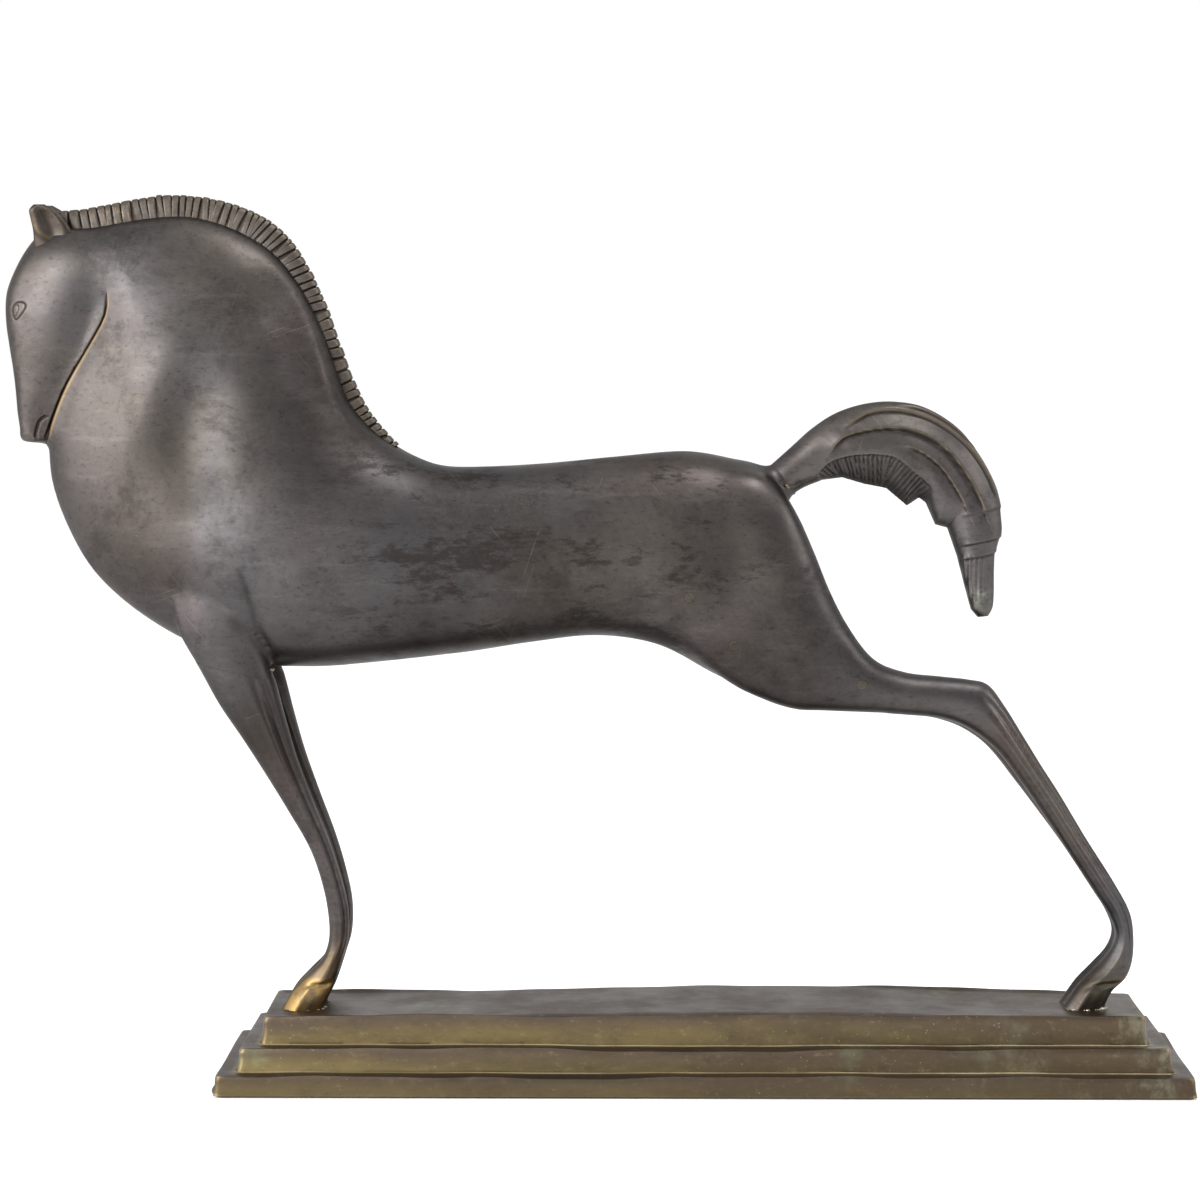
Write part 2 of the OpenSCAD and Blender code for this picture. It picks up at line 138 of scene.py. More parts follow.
JAW_SLIT = [[-270, 365], [-271, 353], [-278, 340], [-289, 322], [-296, 307], [-300, 296]]
MOUTH = [[-299, 307], [-303, 304], [-305, 296]]
ELBOW_FRONT = [[-238, 235], [-236, 216], [-229, 197]]
ELBOW_REAR = [[-209, 238], [-204, 223], [-202, 208], [-196, 193]]
SHOULDER_HOLLOW = [[-222, 336], [-229, 312], [-230, 281], [-216, 242]]
SHOULDER_RIDGE = [[-215, 322], [-214, 280], [-206, 248]]
BREAST_EDGE = [[-232, 365], [-241, 335], [-251, 311], [-266, 287], [-264, 261], [-242, 240]]
MANE_RIDGE = [[-205, 385], [-185, 364], [-174, 334], [-165, 310], [-150, 295]]
EAR_RIM = [[-304.5, 395.5], [-301, 390.5], [-294, 386.5]]

# Painted shade: x, z, radius and strength of each soft darker patch on the lower and hollow parts
SHADE_PATCHES = [[-256, 226, 26, .5], [-205, 160, 36, .7], [-128, 208, 34, .75], [-70, 220, 36, .7],
        [-110, 262, 34, .35], [0, 236, 26, .4], [38, 190, 34, .8], [-172, 302, 28, .4],
        [-240, 288, 17, .5], [-218, 214, 14, .3], [174, 42, 12, .7], [-171, 60, 12, .4]]


def drop_shape(x, z, half_x, half_z, lean):
    """Outline that narrows downwards to a blunt point set over to one side."""
    turn = 2 * math.pi * np.arange(18) / 18
    wide = half_x * (.68 + .32 * np.sin(turn))
    return np.stack([x + wide * np.cos(turn) - lean * (1 - np.sin(turn)) / 2, z + half_z * np.sin(turn)], 1)


def along_plume(first, shares):
    """Line down the tail from row `first`, at a share of each row's chord from the outer edge."""
    rows = np.array(TAIL[first:first + len(shares)], float)
    share = np.array(shares)[:, None]
    return rows[:, :2] * (1 - share) + rows[:, 2:4] * share


EYE = drop_shape(-309.5, 355, 4.6, 4, 2.5)
EYE_LID = drop_shape(-311.5, 355, 1.8, 2.8, 1)
# Locks of the tail: the line along each one's edge, and how deep it is cut
TAIL_LOCKS = [(along_plume(5, (.28, .13, .1, .09, .08, .06, .05, .05)), 1.0),
              (along_plume(7, (.04, .04, .03, .02)), .6),
              (along_plume(4, (.62, .38, .32, .29, .28, .29, .31, .33, .33)), 1.15),
              (along_plume(7, (.46, .46, .5, .54, .58)), .85)]
COMB_ROOT = along_plume(3, (.9, .68, .62, .58, .58, .68, .75, .8, .85, .95))
# Inner edge of the tail: a shallow bow, two teeth, and straight down to the tip
COMB_EDGE = [[36, 266], [45, 273], [55, 276.5], [64, 277.5], [74, 274.5], [84, 272.5], [93.5, 264.5],
             [99, 268], [102, 266], [106.5, 256], [112, 254.5], [116.5, 241.5], [120.5, 226], [123, 217],
             [126.5, 213]]
COLLARS = [(262, .5), (248.5, .7), (242, .7)]  # level and height
COLLAR_SLOPE = .22
STRAND_PITCH, TIP_PITCH, TIP_X = 2.15, 2.3, 126.5
# Points that lie on the wanted side of a line
THROAT, ABOVE_TAIL, UNDER_TAIL = [-270, 335], [60, 330], [75, 280]

# Where parts of the body melt into each other: a line, its reach and the share of smoothing
BLENDS = [([[8, 284], [-4, 250], [-2, 205], [14, 186]], 20, .5),
          ([[22, 284], [44, 258], [50, 235], [52, 205]], 12, .4),
          ([[-248, 236], [-224, 244], [-206, 240]], 9, .5),
          ([[-276, 388], [-268, 376], [-264, 366]], 13, .55),
          ([[24, 287], [34, 281], [42, 268], [42, 260]], 8, .55),
          ([[-190, 192], [-160, 192], [-120, 196]], 6, .3)]
# Muscles and hollows: a line, its width, and how high or deep it is
SWELLS = [(SHOULDER_HOLLOW, 15, -2.7), (SHOULDER_HOLLOW, 30, -1.0), (SHOULDER_RIDGE, 12, .6),
          (BREAST_EDGE, 12, 1.6), (MANE_RIDGE, 3.4, 2.4), (ELBOW_REAR, 3.4, -1.7), (ELBOW_FRONT, 4, -1.0),
          ([[-181, 246], [-184, 204]], 13, 1.6),
          ([[-206, 232], [-211, 216], [-210, 200]], 6, .8),
          ([[-208, 376], [-195, 358], [-184, 332], [-176, 308]], 7, -1.1),
          ([[-262, 360], [-268, 345], [-276, 330]], 7, -.8),
          ([[10, 262], [14, 236], [20, 212]], 14, -1.0),
          ([[34, 250], [44, 222], [56, 196]], 14, 1.0)]


# ---------------------------------------------------------------- curves and meshes

def refined(rows, parts):
    """Rows with a smooth curve through every given one, `parts` steps to a gap."""
    rows = np.asarray(rows, float)
    last = len(rows) - 1
    out = []
    for i in range(last):
        p, q, r, s = rows[max(i - 1, 0)], rows[i], rows[i + 1], rows[min(i + 2, last)]
        for t in np.arange(parts) / parts:
            out.append(.5 * (2 * q + (r - p) * t + (2 * p - 5 * q + 4 * r - s) * t * t
                             + (3 * q - p - 3 * r + s) * t ** 3))
    return np.array(out + [rows[last]])


def on_side(rows, side):
    """Rows of a limb on one side; the right one may lie a little off the mirrored left one."""
    out = np.array([r[:8] for r in rows], float)
    if side == RIGHT and len(rows[0]) > 8:
        shift = np.array([r[8:] for r in rows], float)
        out[:, [0, 2]] += shift[:, :1]
        out[:, [1, 3]] += shift[:, 1:]
    out[:, 4] *= side
    return out


def rings(rows, around, shape=None):
    """Points of every section, shape (sections, around, 3). shape(along, c, s) scales the thickness."""
    turn = 2 * math.pi * (np.arange(around) + .5) / around
    c, s = np.cos(turn)[None], np.sin(turn)[None]
    rows = np.asarray(rows, float)
    xa, za, xb, zb, y, t, pa, pb = [rows[:, k:k + 1] for k in range(8)]
    blend = .5 + .5 * c
    power = pa * blend + pb * (1 - blend)
    across = t * np.sign(s) * np.abs(s) ** power
    if shape:
        along = np.linspace(0, 1, len(rows))[:, None]
        across = across * shape(along, c, s)
    x = (xa + xb) / 2 + (xa - xb) / 2 * c
    z = (za + zb) / 2 + (za - zb) / 2 * c
    return np.stack([x, y + across, z], -1)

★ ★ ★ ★

From the listing above, extract every line exactly as it stands.

### [Solution to this task]
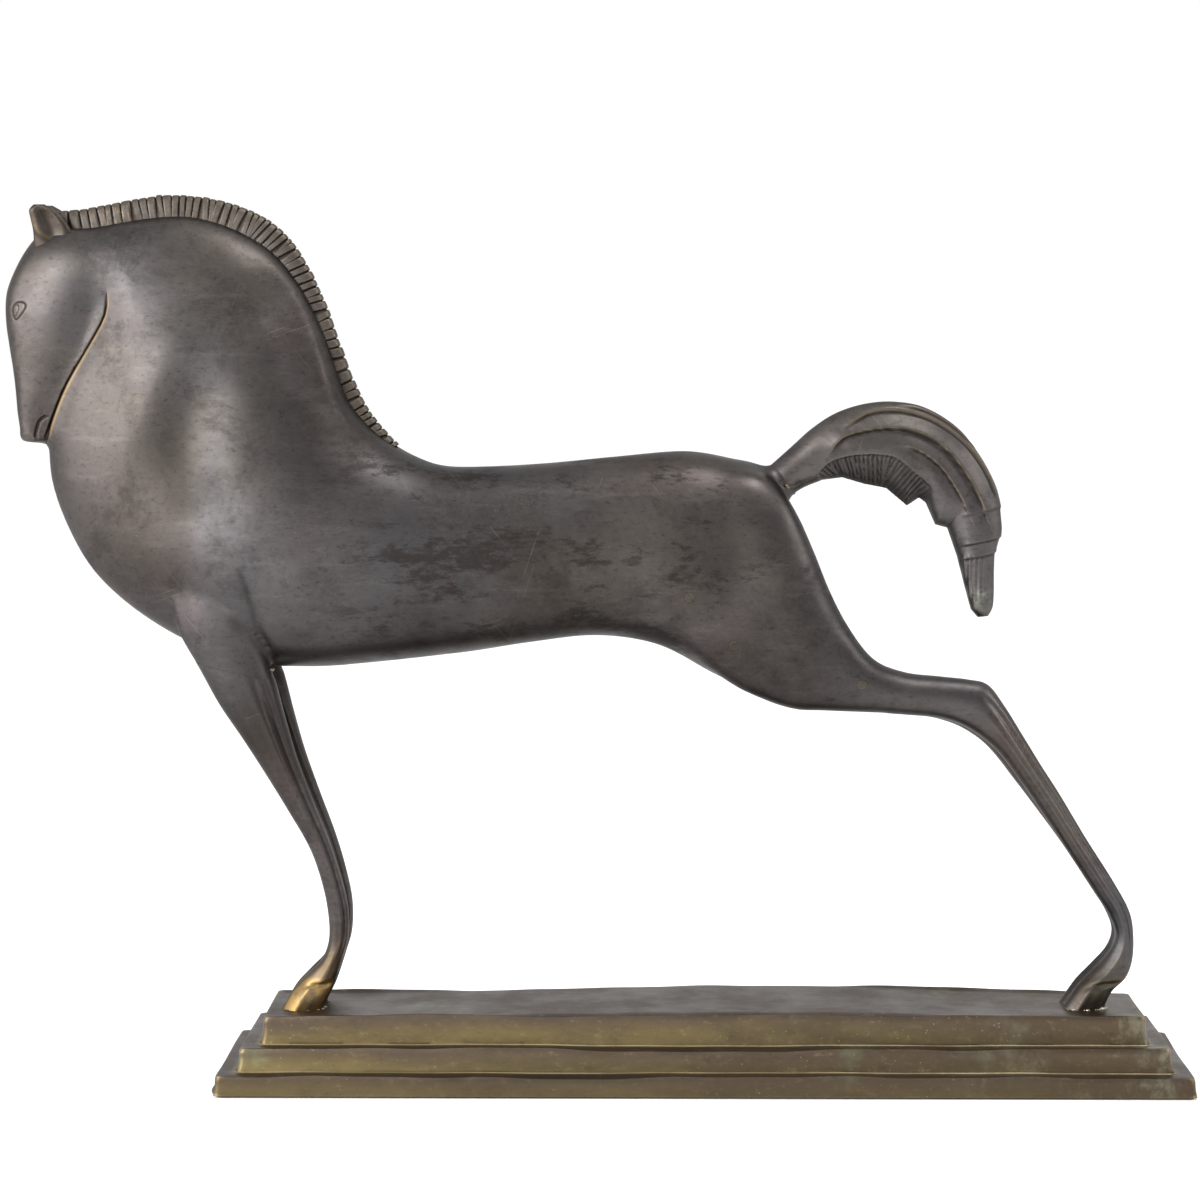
Write part 2 of the OpenSCAD and Blender code for this picture. It picks up at line 138 of scene.py. More parts follow.
JAW_SLIT = [[-270, 365], [-271, 353], [-278, 340], [-289, 322], [-296, 307], [-300, 296]]
MOUTH = [[-299, 307], [-303, 304], [-305, 296]]
ELBOW_FRONT = [[-238, 235], [-236, 216], [-229, 197]]
ELBOW_REAR = [[-209, 238], [-204, 223], [-202, 208], [-196, 193]]
SHOULDER_HOLLOW = [[-222, 336], [-229, 312], [-230, 281], [-216, 242]]
SHOULDER_RIDGE = [[-215, 322], [-214, 280], [-206, 248]]
BREAST_EDGE = [[-232, 365], [-241, 335], [-251, 311], [-266, 287], [-264, 261], [-242, 240]]
MANE_RIDGE = [[-205, 385], [-185, 364], [-174, 334], [-165, 310], [-150, 295]]
EAR_RIM = [[-304.5, 395.5], [-301, 390.5], [-294, 386.5]]

# Painted shade: x, z, radius and strength of each soft darker patch on the lower and hollow parts
SHADE_PATCHES = [[-256, 226, 26, .5], [-205, 160, 36, .7], [-128, 208, 34, .75], [-70, 220, 36, .7],
        [-110, 262, 34, .35], [0, 236, 26, .4], [38, 190, 34, .8], [-172, 302, 28, .4],
        [-240, 288, 17, .5], [-218, 214, 14, .3], [174, 42, 12, .7], [-171, 60, 12, .4]]


def drop_shape(x, z, half_x, half_z, lean):
    """Outline that narrows downwards to a blunt point set over to one side."""
    turn = 2 * math.pi * np.arange(18) / 18
    wide = half_x * (.68 + .32 * np.sin(turn))
    return np.stack([x + wide * np.cos(turn) - lean * (1 - np.sin(turn)) / 2, z + half_z * np.sin(turn)], 1)


def along_plume(first, shares):
    """Line down the tail from row `first`, at a share of each row's chord from the outer edge."""
    rows = np.array(TAIL[first:first + len(shares)], float)
    share = np.array(shares)[:, None]
    return rows[:, :2] * (1 - share) + rows[:, 2:4] * share


EYE = drop_shape(-309.5, 355, 4.6, 4, 2.5)
EYE_LID = drop_shape(-311.5, 355, 1.8, 2.8, 1)
# Locks of the tail: the line along each one's edge, and how deep it is cut
TAIL_LOCKS = [(along_plume(5, (.28, .13, .1, .09, .08, .06, .05, .05)), 1.0),
              (along_plume(7, (.04, .04, .03, .02)), .6),
              (along_plume(4, (.62, .38, .32, .29, .28, .29, .31, .33, .33)), 1.15),
              (along_plume(7, (.46, .46, .5, .54, .58)), .85)]
COMB_ROOT = along_plume(3, (.9, .68, .62, .58, .58, .68, .75, .8, .85, .95))
# Inner edge of the tail: a shallow bow, two teeth, and straight down to the tip
COMB_EDGE = [[36, 266], [45, 273], [55, 276.5], [64, 277.5], [74, 274.5], [84, 272.5], [93.5, 264.5],
             [99, 268], [102, 266], [106.5, 256], [112, 254.5], [116.5, 241.5], [120.5, 226], [123, 217],
             [126.5, 213]]
COLLARS = [(262, .5), (248.5, .7), (242, .7)]  # level and height
COLLAR_SLOPE = .22
STRAND_PITCH, TIP_PITCH, TIP_X = 2.15, 2.3, 126.5
# Points that lie on the wanted side of a line
THROAT, ABOVE_TAIL, UNDER_TAIL = [-270, 335], [60, 330], [75, 280]

# Where parts of the body melt into each other: a line, its reach and the share of smoothing
BLENDS = [([[8, 284], [-4, 250], [-2, 205], [14, 186]], 20, .5),
          ([[22, 284], [44, 258], [50, 235], [52, 205]], 12, .4),
          ([[-248, 236], [-224, 244], [-206, 240]], 9, .5),
          ([[-276, 388], [-268, 376], [-264, 366]], 13, .55),
          ([[24, 287], [34, 281], [42, 268], [42, 260]], 8, .55),
          ([[-190, 192], [-160, 192], [-120, 196]], 6, .3)]
# Muscles and hollows: a line, its width, and how high or deep it is
SWELLS = [(SHOULDER_HOLLOW, 15, -2.7), (SHOULDER_HOLLOW, 30, -1.0), (SHOULDER_RIDGE, 12, .6),
          (BREAST_EDGE, 12, 1.6), (MANE_RIDGE, 3.4, 2.4), (ELBOW_REAR, 3.4, -1.7), (ELBOW_FRONT, 4, -1.0),
          ([[-181, 246], [-184, 204]], 13, 1.6),
          ([[-206, 232], [-211, 216], [-210, 200]], 6, .8),
          ([[-208, 376], [-195, 358], [-184, 332], [-176, 308]], 7, -1.1),
          ([[-262, 360], [-268, 345], [-276, 330]], 7, -.8),
          ([[10, 262], [14, 236], [20, 212]], 14, -1.0),
          ([[34, 250], [44, 222], [56, 196]], 14, 1.0)]


# ---------------------------------------------------------------- curves and meshes

def refined(rows, parts):
    """Rows with a smooth curve through every given one, `parts` steps to a gap."""
    rows = np.asarray(rows, float)
    last = len(rows) - 1
    out = []
    for i in range(last):
        p, q, r, s = rows[max(i - 1, 0)], rows[i], rows[i + 1], rows[min(i + 2, last)]
        for t in np.arange(parts) / parts:
            out.append(.5 * (2 * q + (r - p) * t + (2 * p - 5 * q + 4 * r - s) * t * t
                             + (3 * q - p - 3 * r + s) * t ** 3))
    return np.array(out + [rows[last]])


def on_side(rows, side):
    """Rows of a limb on one side; the right one may lie a little off the mirrored left one."""
    out = np.array([r[:8] for r in rows], float)
    if side == RIGHT and len(rows[0]) > 8:
        shift = np.array([r[8:] for r in rows], float)
        out[:, [0, 2]] += shift[:, :1]
        out[:, [1, 3]] += shift[:, 1:]
    out[:, 4] *= side
    return out


def rings(rows, around, shape=None):
    """Points of every section, shape (sections, around, 3). shape(along, c, s) scales the thickness."""
    turn = 2 * math.pi * (np.arange(around) + .5) / around
    c, s = np.cos(turn)[None], np.sin(turn)[None]
    rows = np.asarray(rows, float)
    xa, za, xb, zb, y, t, pa, pb = [rows[:, k:k + 1] for k in range(8)]
    blend = .5 + .5 * c
    power = pa * blend + pb * (1 - blend)
    across = t * np.sign(s) * np.abs(s) ** power
    if shape:
        along = np.linspace(0, 1, len(rows))[:, None]
        across = across * shape(along, c, s)
    x = (xa + xb) / 2 + (xa - xb) / 2 * c
    z = (za + zb) / 2 + (za - zb) / 2 * c
    return np.stack([x, y + across, z], -1)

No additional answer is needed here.